Entries

########

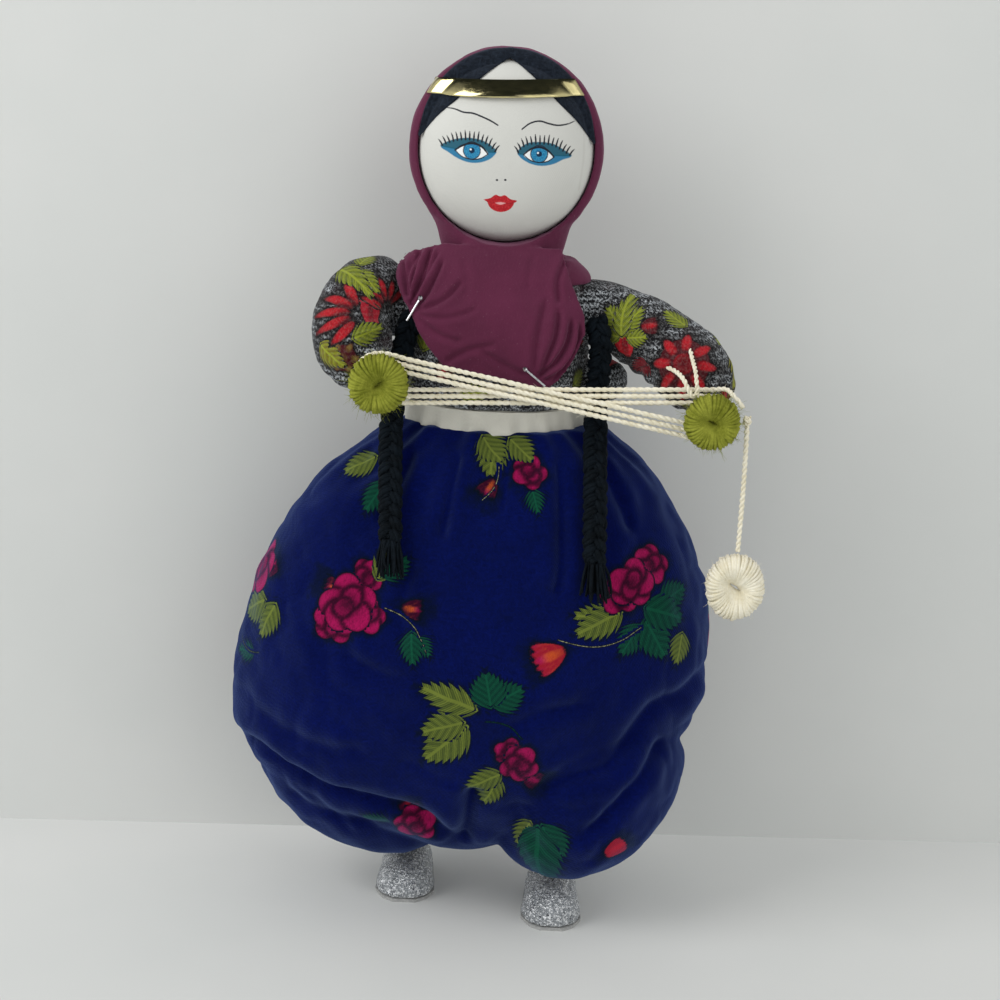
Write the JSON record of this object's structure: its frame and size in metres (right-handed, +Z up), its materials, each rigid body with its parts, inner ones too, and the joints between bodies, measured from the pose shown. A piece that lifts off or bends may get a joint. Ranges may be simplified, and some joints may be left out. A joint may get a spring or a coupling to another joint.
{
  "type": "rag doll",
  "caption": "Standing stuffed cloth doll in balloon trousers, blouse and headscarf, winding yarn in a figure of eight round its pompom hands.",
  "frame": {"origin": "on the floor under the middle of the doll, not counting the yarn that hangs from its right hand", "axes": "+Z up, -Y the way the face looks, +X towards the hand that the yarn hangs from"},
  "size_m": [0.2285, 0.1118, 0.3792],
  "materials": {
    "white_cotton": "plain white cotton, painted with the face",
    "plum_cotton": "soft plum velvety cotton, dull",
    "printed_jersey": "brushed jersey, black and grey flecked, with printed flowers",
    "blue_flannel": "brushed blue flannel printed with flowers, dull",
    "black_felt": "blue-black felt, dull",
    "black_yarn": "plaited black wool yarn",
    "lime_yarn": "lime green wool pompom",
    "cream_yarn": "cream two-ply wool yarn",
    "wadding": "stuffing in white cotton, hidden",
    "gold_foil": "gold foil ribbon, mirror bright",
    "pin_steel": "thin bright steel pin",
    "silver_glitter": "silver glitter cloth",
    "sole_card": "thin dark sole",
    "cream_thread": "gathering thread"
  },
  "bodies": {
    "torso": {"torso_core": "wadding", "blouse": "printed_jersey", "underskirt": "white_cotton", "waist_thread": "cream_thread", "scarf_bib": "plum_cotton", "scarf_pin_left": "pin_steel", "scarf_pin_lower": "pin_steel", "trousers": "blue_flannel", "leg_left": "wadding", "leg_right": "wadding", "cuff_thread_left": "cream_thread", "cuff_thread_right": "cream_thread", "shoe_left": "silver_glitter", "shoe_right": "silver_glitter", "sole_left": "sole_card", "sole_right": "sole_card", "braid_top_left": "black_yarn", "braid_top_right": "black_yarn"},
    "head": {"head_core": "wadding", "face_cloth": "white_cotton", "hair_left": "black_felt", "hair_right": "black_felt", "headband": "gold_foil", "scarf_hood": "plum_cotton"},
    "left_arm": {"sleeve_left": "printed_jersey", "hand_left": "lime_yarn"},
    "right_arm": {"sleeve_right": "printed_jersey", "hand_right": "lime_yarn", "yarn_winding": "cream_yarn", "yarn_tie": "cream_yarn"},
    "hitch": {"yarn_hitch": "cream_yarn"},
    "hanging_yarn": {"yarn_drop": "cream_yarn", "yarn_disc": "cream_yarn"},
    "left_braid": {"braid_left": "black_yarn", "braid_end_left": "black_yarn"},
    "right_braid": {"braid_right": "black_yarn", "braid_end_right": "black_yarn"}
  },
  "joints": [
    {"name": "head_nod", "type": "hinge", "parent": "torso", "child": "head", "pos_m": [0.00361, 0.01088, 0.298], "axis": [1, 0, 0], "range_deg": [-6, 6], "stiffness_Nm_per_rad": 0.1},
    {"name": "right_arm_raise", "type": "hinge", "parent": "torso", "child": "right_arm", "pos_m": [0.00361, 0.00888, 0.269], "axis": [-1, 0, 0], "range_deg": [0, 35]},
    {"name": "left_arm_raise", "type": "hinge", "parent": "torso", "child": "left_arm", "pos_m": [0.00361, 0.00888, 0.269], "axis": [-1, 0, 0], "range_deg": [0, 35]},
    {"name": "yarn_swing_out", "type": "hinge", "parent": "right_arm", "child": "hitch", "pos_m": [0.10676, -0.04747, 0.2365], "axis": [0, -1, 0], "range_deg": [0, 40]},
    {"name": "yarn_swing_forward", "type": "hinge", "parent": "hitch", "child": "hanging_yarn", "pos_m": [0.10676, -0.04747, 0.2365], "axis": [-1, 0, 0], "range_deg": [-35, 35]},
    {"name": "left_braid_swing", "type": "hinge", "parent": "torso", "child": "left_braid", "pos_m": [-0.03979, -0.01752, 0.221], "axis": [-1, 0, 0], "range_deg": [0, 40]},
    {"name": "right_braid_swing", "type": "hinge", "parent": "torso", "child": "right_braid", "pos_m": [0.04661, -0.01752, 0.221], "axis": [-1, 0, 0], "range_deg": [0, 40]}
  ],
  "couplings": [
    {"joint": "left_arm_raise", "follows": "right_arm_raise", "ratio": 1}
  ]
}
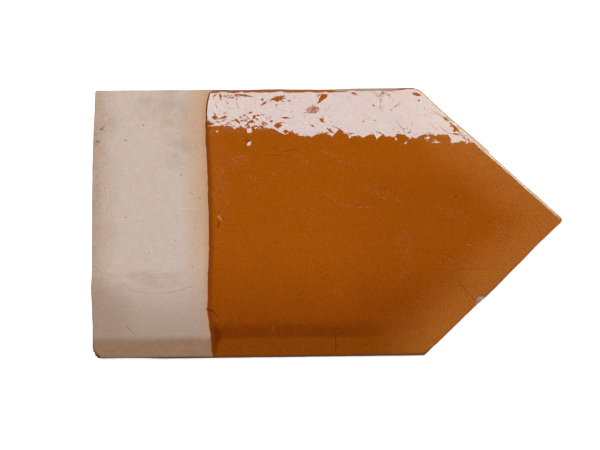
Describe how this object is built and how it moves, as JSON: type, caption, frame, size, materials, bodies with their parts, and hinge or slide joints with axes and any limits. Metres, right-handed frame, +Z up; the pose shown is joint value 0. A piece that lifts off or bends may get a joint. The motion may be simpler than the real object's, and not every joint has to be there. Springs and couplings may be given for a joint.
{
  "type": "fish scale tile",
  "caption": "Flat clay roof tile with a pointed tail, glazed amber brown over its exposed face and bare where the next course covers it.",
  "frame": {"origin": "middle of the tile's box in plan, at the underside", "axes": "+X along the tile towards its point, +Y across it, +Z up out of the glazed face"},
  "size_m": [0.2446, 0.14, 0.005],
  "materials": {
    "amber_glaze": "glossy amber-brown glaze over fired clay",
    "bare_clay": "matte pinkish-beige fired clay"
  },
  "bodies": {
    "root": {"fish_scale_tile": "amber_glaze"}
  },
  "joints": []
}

########

What this task involves
Copy out every entry again, exactly as it was given.

Exercise solution
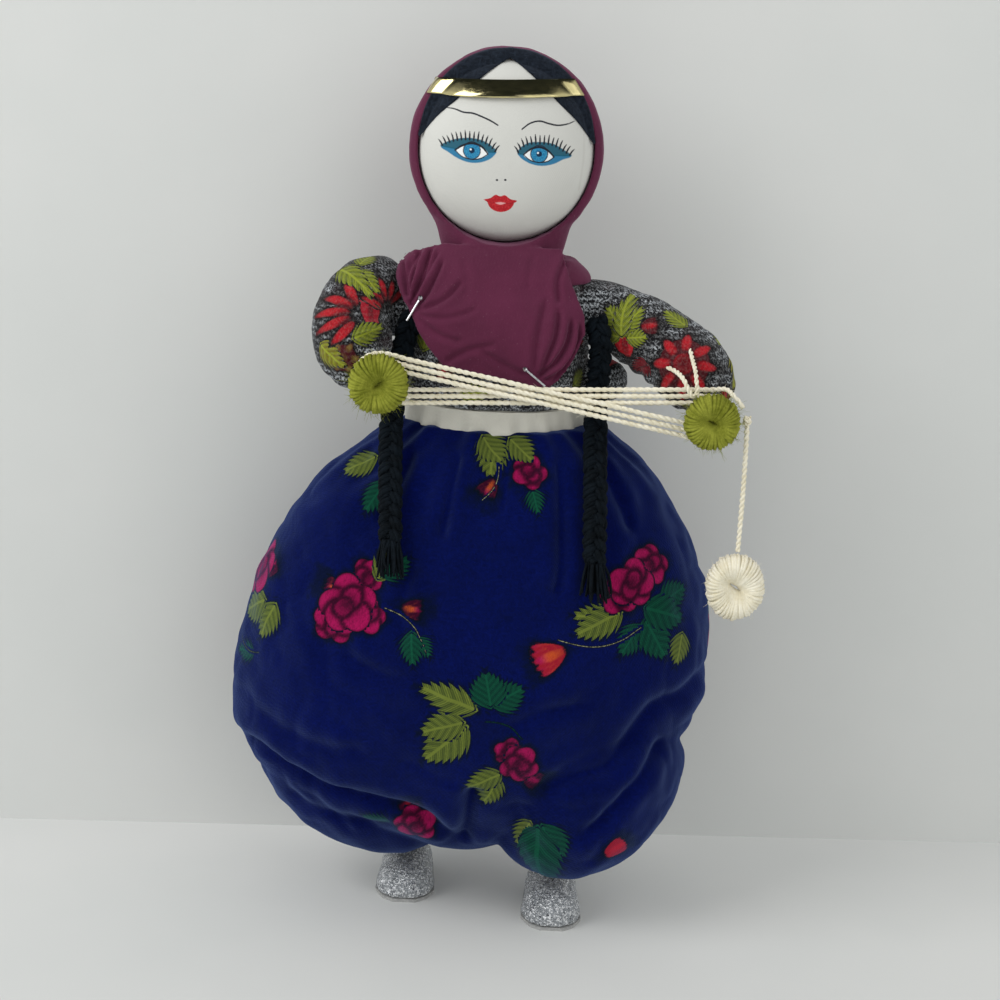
Write the JSON record of this object's structure: its frame and size in metres (right-handed, +Z up), its materials, each rigid body with its parts, inner ones too, and the joints between bodies, measured from the pose shown. A piece that lifts off or bends may get a joint. Ranges may be simplified, and some joints may be left out. A joint may get a spring or a coupling to another joint.
{
  "type": "rag doll",
  "caption": "Standing stuffed cloth doll in balloon trousers, blouse and headscarf, winding yarn in a figure of eight round its pompom hands.",
  "frame": {"origin": "on the floor under the middle of the doll, not counting the yarn that hangs from its right hand", "axes": "+Z up, -Y the way the face looks, +X towards the hand that the yarn hangs from"},
  "size_m": [0.2285, 0.1118, 0.3792],
  "materials": {
    "white_cotton": "plain white cotton, painted with the face",
    "plum_cotton": "soft plum velvety cotton, dull",
    "printed_jersey": "brushed jersey, black and grey flecked, with printed flowers",
    "blue_flannel": "brushed blue flannel printed with flowers, dull",
    "black_felt": "blue-black felt, dull",
    "black_yarn": "plaited black wool yarn",
    "lime_yarn": "lime green wool pompom",
    "cream_yarn": "cream two-ply wool yarn",
    "wadding": "stuffing in white cotton, hidden",
    "gold_foil": "gold foil ribbon, mirror bright",
    "pin_steel": "thin bright steel pin",
    "silver_glitter": "silver glitter cloth",
    "sole_card": "thin dark sole",
    "cream_thread": "gathering thread"
  },
  "bodies": {
    "torso": {"torso_core": "wadding", "blouse": "printed_jersey", "underskirt": "white_cotton", "waist_thread": "cream_thread", "scarf_bib": "plum_cotton", "scarf_pin_left": "pin_steel", "scarf_pin_lower": "pin_steel", "trousers": "blue_flannel", "leg_left": "wadding", "leg_right": "wadding", "cuff_thread_left": "cream_thread", "cuff_thread_right": "cream_thread", "shoe_left": "silver_glitter", "shoe_right": "silver_glitter", "sole_left": "sole_card", "sole_right": "sole_card", "braid_top_left": "black_yarn", "braid_top_right": "black_yarn"},
    "head": {"head_core": "wadding", "face_cloth": "white_cotton", "hair_left": "black_felt", "hair_right": "black_felt", "headband": "gold_foil", "scarf_hood": "plum_cotton"},
    "left_arm": {"sleeve_left": "printed_jersey", "hand_left": "lime_yarn"},
    "right_arm": {"sleeve_right": "printed_jersey", "hand_right": "lime_yarn", "yarn_winding": "cream_yarn", "yarn_tie": "cream_yarn"},
    "hitch": {"yarn_hitch": "cream_yarn"},
    "hanging_yarn": {"yarn_drop": "cream_yarn", "yarn_disc": "cream_yarn"},
    "left_braid": {"braid_left": "black_yarn", "braid_end_left": "black_yarn"},
    "right_braid": {"braid_right": "black_yarn", "braid_end_right": "black_yarn"}
  },
  "joints": [
    {"name": "head_nod", "type": "hinge", "parent": "torso", "child": "head", "pos_m": [0.00361, 0.01088, 0.298], "axis": [1, 0, 0], "range_deg": [-6, 6], "stiffness_Nm_per_rad": 0.1},
    {"name": "right_arm_raise", "type": "hinge", "parent": "torso", "child": "right_arm", "pos_m": [0.00361, 0.00888, 0.269], "axis": [-1, 0, 0], "range_deg": [0, 35]},
    {"name": "left_arm_raise", "type": "hinge", "parent": "torso", "child": "left_arm", "pos_m": [0.00361, 0.00888, 0.269], "axis": [-1, 0, 0], "range_deg": [0, 35]},
    {"name": "yarn_swing_out", "type": "hinge", "parent": "right_arm", "child": "hitch", "pos_m": [0.10676, -0.04747, 0.2365], "axis": [0, -1, 0], "range_deg": [0, 40]},
    {"name": "yarn_swing_forward", "type": "hinge", "parent": "hitch", "child": "hanging_yarn", "pos_m": [0.10676, -0.04747, 0.2365], "axis": [-1, 0, 0], "range_deg": [-35, 35]},
    {"name": "left_braid_swing", "type": "hinge", "parent": "torso", "child": "left_braid", "pos_m": [-0.03979, -0.01752, 0.221], "axis": [-1, 0, 0], "range_deg": [0, 40]},
    {"name": "right_braid_swing", "type": "hinge", "parent": "torso", "child": "right_braid", "pos_m": [0.04661, -0.01752, 0.221], "axis": [-1, 0, 0], "range_deg": [0, 40]}
  ],
  "couplings": [
    {"joint": "left_arm_raise", "follows": "right_arm_raise", "ratio": 1}
  ]
}
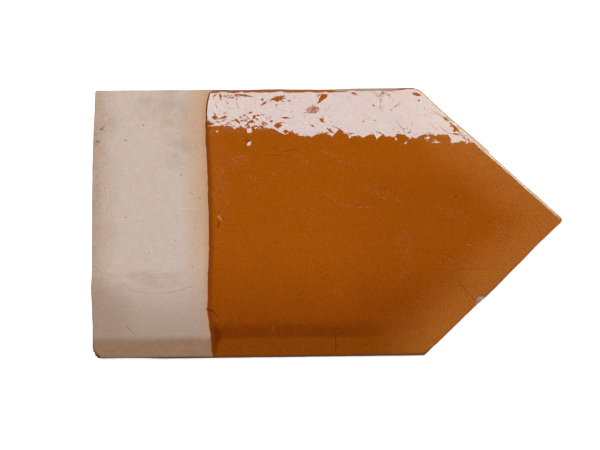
Describe how this object is built and how it moves, as JSON: type, caption, frame, size, materials, bodies with their parts, and hinge or slide joints with axes and any limits. Metres, right-handed frame, +Z up; the pose shown is joint value 0. A piece that lifts off or bends may get a joint. The motion may be simpler than the real object's, and not every joint has to be there. Springs and couplings may be given for a joint.
{
  "type": "fish scale tile",
  "caption": "Flat clay roof tile with a pointed tail, glazed amber brown over its exposed face and bare where the next course covers it.",
  "frame": {"origin": "middle of the tile's box in plan, at the underside", "axes": "+X along the tile towards its point, +Y across it, +Z up out of the glazed face"},
  "size_m": [0.2446, 0.14, 0.005],
  "materials": {
    "amber_glaze": "glossy amber-brown glaze over fired clay",
    "bare_clay": "matte pinkish-beige fired clay"
  },
  "bodies": {
    "root": {"fish_scale_tile": "amber_glaze"}
  },
  "joints": []
}